Já a China dá atenção especial aos 1.420 quilômetros que a dividem da Coreia do Norte, porque a área é muito utilizada para o contrabando de alimentos, roupas e aparelhos eletrônicos vindos de terras chinesas no rumo do país mais fechado do planeta. Mas tem grande dificuldade para conter o tráfico de ouro, que chega pela fronteira do Nepal.
“A evasão de tarifas na China é um sério problema, que as autoridades têm tentado atacar ao longo dos anos. A combinação de burocracia confusa e agentes corruptos fazem a fronteira ficar porosa”, afirmam Lorenzo Rotunno, professor de economia da Universidade Aix-Marseille, e Pierre-Louis Vézina, professor de economia do King's College London, em artigo no portal Vox.
Entre as nações com mais vastas fronteiras do mundo, o Cazaquistão encontra grandes dificuldades para impedir o contrabando – as denúncias de corrupção entre guardas nas fronteiras se acumulam, sem que o governo apresente punições. Os contrabandistas operam com tranquilidade nas divisas do país. Em 2012, por exemplo, foi encontrado um túnel construído para enviar vodca diretamente para um dos países vizinhos, o Quirguistão.
Muros tradicionais
Em alguns pontos de sua vasta fronteira, os russos não se saem muito melhor: há notícias de que, na fronteira com a Bielorrússia, os contrabandistas de bebidas, armas e frutas chegam a fazer a manutenção do asfalto por conta própria. O problema é antigo. Como aponta o historiador Andrey Shlyakhter, professor do Davis Center for Russian and Eurasian Studies, da Universidade de Harvard, nas décadas de 1920 e 1930 as fronteiras russas eram completamente porosas para o contrabando, em especial as divisas com a Polônia, de onde passavam madeira e roupas de lã.

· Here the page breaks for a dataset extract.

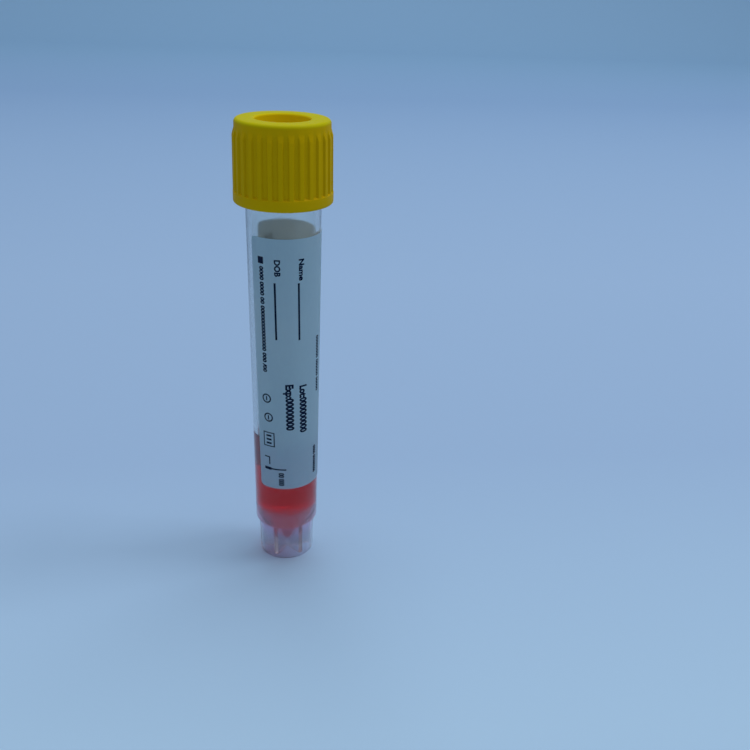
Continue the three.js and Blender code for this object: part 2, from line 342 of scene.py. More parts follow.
class Finish:
    """A material with a Principled shader, and short ways to give it a pattern."""

    def __init__(self, name):
        self.material = bpy.data.materials.new(name)
        self.material.use_nodes = True
        self.nodes = self.material.node_tree.nodes
        self.links = self.material.node_tree.links
        self.shader = self.nodes["Principled BSDF"]
        self.output = self.nodes["Material Output"]
        self.coordinates = self.nodes.new("ShaderNodeTexCoord")

    def set(self, **values):
        for name, value in values.items():
            self.shader.inputs[name.replace("_", " ")].default_value = value

    def node(self, kind, **values):
        """A new node with values on its inputs."""
        node = self.nodes.new("ShaderNode" + kind)
        for name, value in values.items():
            node.inputs[name.replace("_", " ")].default_value = value
        return node

    def feed(self, source, name):
        """Links a pattern to one of the surface's inputs."""
        self.links.new(source, self.shader.inputs[name])

    def noise(self, scale, detail=2, stretch=(1, 1, 1)):
        place = self.node("Mapping", Scale=stretch)
        self.links.new(self.coordinates.outputs["Object"], place.inputs["Vector"])
        noise = self.node("TexNoise", Scale=scale, Detail=detail)
        self.links.new(place.outputs["Vector"], noise.inputs["Vector"])
        return noise.outputs["Fac"]

    def spread(self, source, low, high, from_low=0.3, from_high=0.7):
        """Turns from_low to from_high into low to high. A noise runs from about 0.3 to 0.7."""
        node = self.node("MapRange", From_Min=from_low, From_Max=from_high, To_Min=low, To_Max=high)
        self.links.new(source, node.inputs["Value"])
        return node.outputs["Result"]

    def height(self):
        """Height above the ground, in metres."""
        return self.along("Z")

    def along(self, axis):
        """The place along one axis, in metres."""
        split = self.node("SeparateXYZ")
        self.links.new(self.coordinates.outputs["Object"], split.inputs["Vector"])
        return split.outputs[axis]

    def distance(self):
        """Distance from the upright axis, in metres."""
        flat = self.node("VectorMath")
        flat.operation = "MULTIPLY"
        flat.inputs[1].default_value = (1, 1, 0)
        self.links.new(self.coordinates.outputs["Object"], flat.inputs[0])
        size = self.node("VectorMath")
        size.operation = "LENGTH"
        self.links.new(flat.outputs["Vector"], size.inputs[0])
        return size.outputs["Value"]

    def mottle(self, noise, base, dark, pale):
        """Colours the surface with a noise between a dark and a pale share of a colour."""
        mix = self.mix_colour(self.spread(noise, 0, 1), scaled(base, pale))
        mix.inputs["A"].default_value = (*scaled(base, dark), 1)

    def blend(self, source, other):
        """Blends the surface's pattern of colour into another colour."""
        under = self.shader.inputs["Base Color"].links[0].from_socket
        self.links.new(under, self.mix_colour(source, other).inputs["A"])

    def mix_colour(self, source, other):
        """Makes the surface's colour a mix that reaches another colour where the source is 1."""
        mix = self.node("Mix")
        mix.data_type = "RGBA"
        mix.inputs["B"].default_value = (*other, 1)
        self.links.new(source, mix.inputs["Factor"])
        self.feed(mix.outputs["Result"], "Base Color")
        return mix

    def steps(self, source, shades):
        """Colours that follow one another: pairs of the source's value and the colour there."""
        first, last = shades[0][0], shades[-1][0]
        blend = self.node("ValToRGB")
        stops = blend.color_ramp.elements
        stops.remove(stops[1])
        for number, (value, shade) in enumerate(shades):
            share = (value - first) / (last - first)
            stop = stops.new(share) if number else stops[0]
            stop.color = (*shade, 1)
        self.links.new(self.spread(source, 0, 1, first, last), blend.inputs["Fac"])
        return blend.outputs["Color"]

    def roughen(self, noise, low, high):
        """Varies the roughness with a noise."""
        self.feed(self.spread(noise, low, high), "Roughness")

    def bump(self, source, distance):
        """Adds relief of the given depth in metres over any relief already there."""
        node = self.node("Bump", Strength=1.0, Distance=distance)
        self.links.new(source, node.inputs["Height"])
        below = self.shader.inputs["Normal"]
        if below.links:
            self.links.new(below.links[0].from_socket, node.inputs["Normal"])
        self.links.new(node.outputs["Normal"], below)

    def let_light_through(self, share):
        """Lamps shine through the piece, with that share of their light left."""
        mix = self.mix_shader("BsdfTransparent", share)
        path = self.node("LightPath")
        self.links.new(path.outputs["Is Shadow Ray"], mix.inputs["Fac"])

    def pass_daylight(self, share, tint):
        """Light from behind glows through the surface, in that share of its brightness."""
        self.mix_shader("BsdfTranslucent", tint).inputs["Fac"].default_value = share

    def mix_shader(self, kind, tint):
        """Makes the surface a mix of its own shader and one of another kind."""
        other = self.node(kind, Color=(*tint, 1))
        mix = self.node("MixShader")
        self.links.new(self.shader.outputs["BSDF"], mix.inputs[1])
        self.links.new(other.outputs["BSDF"], mix.inputs[2])
        self.links.new(mix.outputs["Shader"], self.output.inputs["Surface"])
        return mix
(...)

Por sua vez, os Estados Unidos vêm encontrando um relativo sucesso no combate à entrada ilegal de pessoas e bens na fronteira com o México: as entradas ilegais de imigrantes, que dão uma boa ideia da facilidade para penetrar com contrabando, despencaram de 851 mil em 2006 para 62 mil em 2016. Ainda assim, a divisa sul ainda representa a principal porta de entrada de cocaína, heroína e metanfetamina nos Estados Unidos. A fronteira com o Canadá, que é 2,8 vezes maior do que a divisa com o México, responde por uma entrada muito menor de imigrantes e produtos ilegais.
Boa parte da divisa entre americanos e mexicanos já é protegida por cercas, que o presidente Donald Trump pretende substituir por um vasto muro. De fato, a solução tradicional, de demarcar divisas utilizando barreiras físicas, ainda hoje é muito praticada: existem no mundo dezenas de fronteiras delimitadas por muros e cercas. Em 2014, a Arábia Saudita inaugurou um muro cujo objetivo é manter o país afastado do Iraque. Por sua vez, Israel está construindo um muro de 760 quilômetros para reforçar sua divisão em relação à Cisjordânia.
Muros high-tech
Por motivos militares, Israel tem uma das fronteiras mais bem guardadas do planeta: grades, drones, helicópteros e monitoramento por satélite reforçam as divisas com Egito, Jordânia, Síria e Líbano. O pacote tecnológico israelense, que inclui também sensores de calor e câmeras com reconhecimento facial nos postos de entrada e saída, atraiu o interesse do governo brasileiro, que, desde o final do ano passado, vem se mostrando disposto a adquirir pacotes tecnológicos para identificar e deter os criminosos que praticam contrabando nas fronteiras, em especial na tríplice fronteira com Paraguai e Argentina.
O uso de tecnologia para evitar a entrada de pessoas e bens está em debate na União Europeia desde 2011. “Além do uso de GPS e de satélites, a aplicação de tecnologia nas fronteiras inclui o uso de leitores de passaporte, uso de biometria para verificação da identidade e o uso de controle automatizado de fluxo de pessoas e bens”, explica, em artigo sobre o assunto, a pesquisadora Pinja Lehtonen, da Universidade de Tampere, na Finlândia.
“Como resultado, o controle de fronteiras evoluiu para um processo de alta tecnologia, com integração entre os países membros do bloco, que geram dados em larga escala e os disponibilizam na nuvem”.